Stripe Introduces New Tools to Simplify Mobile Shopping

Since the early days of the dot-com era, people have been buying more stuff — from pet food to diapers — on the Internet. The process was straightforward: Fire up your web browser, fill out your shipping and payment information, and receive your products in a week or two.

Then came a major headache for retailers. The smartphone, with its lack of a keyboard and a smaller screen than a personal computer, made it tougher for people to buy things quickly and easily from their handsets.

Now, Stripe, an e-commerce company based in San Francisco, is trying to make it easier for people to buy from their phones. On Monday, the start-up announced a new product called Relay, which is essentially a set of software tools that let retailers sell goods more easily across apps and social networks while making the checkout process simpler for consumers.

“Figuring out how to deliver the right commerce experience is becoming increasingly relevant in delivering the right overall experience,” Patrick Collison, Stripe’s co-founder and chief executive, said at an event in San Francisco.

A retailer like Warby Parker, the eyeglass company, for example, could use the new Stripe software to integrate itself with any number of partner websites that use Stripe as a method for processing payments. Warby Parker can post a pair of glasses for sale on Twitter, which has partnered with Stripe, and a Twitter user could buy that pair of glasses within the app using only a few taps, instead of linking to an outside website with a longer registration process.

“Consumers are interacting with our brand across mobile and across so many other places,” said Chris Maliwat, head of product management at Warby Parker. It’s much easier, Mr. Maliwat said, to use Stripe’s software, which works with many shopping apps like Spring or ShopStyle.

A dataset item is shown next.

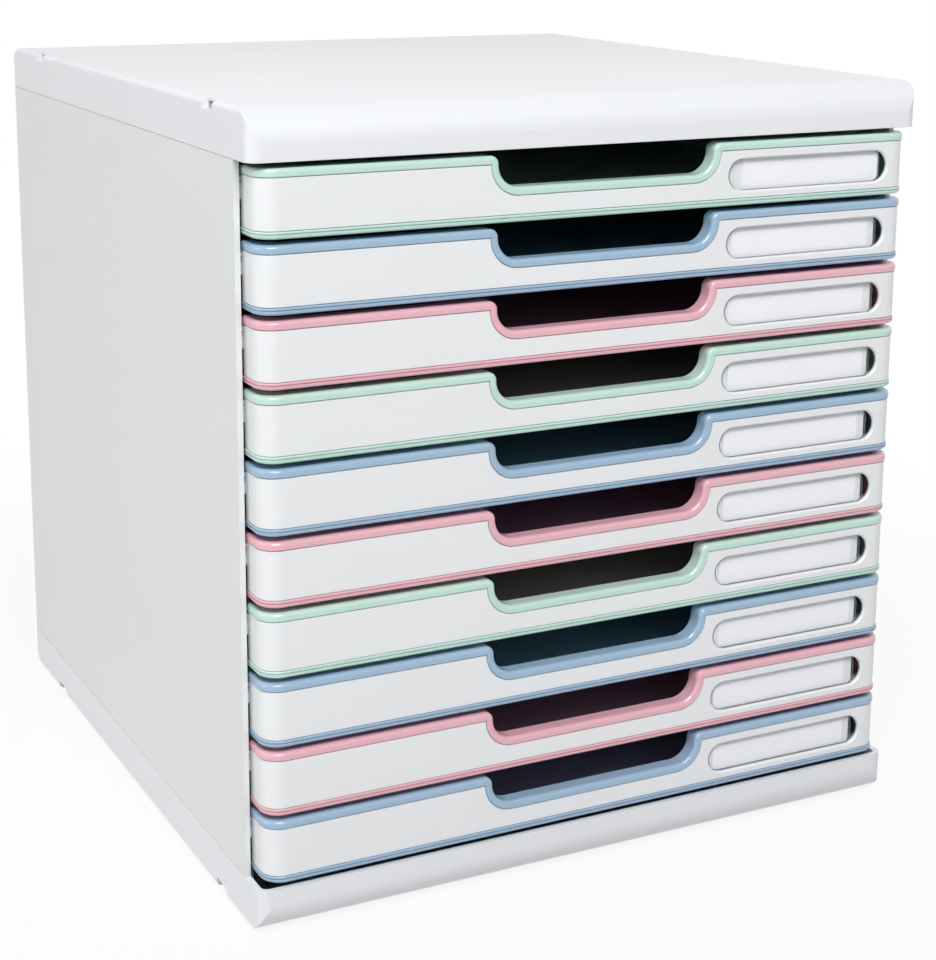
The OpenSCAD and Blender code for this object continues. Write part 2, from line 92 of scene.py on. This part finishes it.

From PayPal and Facebook to smaller start-ups like Shopify, many companies have long tried to make buying things from your phone much easier. PayPal’s Braintree unit offers simplified purchasing tools for apps, and Facebook has tested a feature with some retailers that automatically fills out your payment information on partner websites.

Some of the early efforts at e-commerce from some of the major social networks like Facebook and Twitter have not been rousing successes. Facebook killed off a service in which it sold items directly to the public, and Twitter’s early test partnerships with companies like TheFancy, an online shopping company, have not been rolled out widely.

Pinterest, the social scrapbooking site, recently announced a partnership with Stripe and PayPal to let customers buy items on Pinterest, though it is too early to gauge how well it has performed.

Stripe wants to jump-start the world of mobile buying by enticing big retailers like Macy’s and Saks Fifth Avenue to use its tools for selling across services like Twitter and other consumer apps, places where the company believes more people are turning to buy things online.

Nathan Hubbard, Twitter’s head of commerce, said that more than 50 million people tweet some signal of intent — “I want, I need” — on the service every month. With the Stripe integration, the company hopes more of those people will do that buying from inside Twitter itself.

Stripe is also working with advertising networks like InMobi, which serves ads inside thousands of mobile applications, to make it easier to buy things from inside ads themselves.

“We’re not claiming to do anything magical here,” John Collison, Patrick Collison’s brother and a co-founder of Stripe, said in an interview. “This is how it should be in the first place.”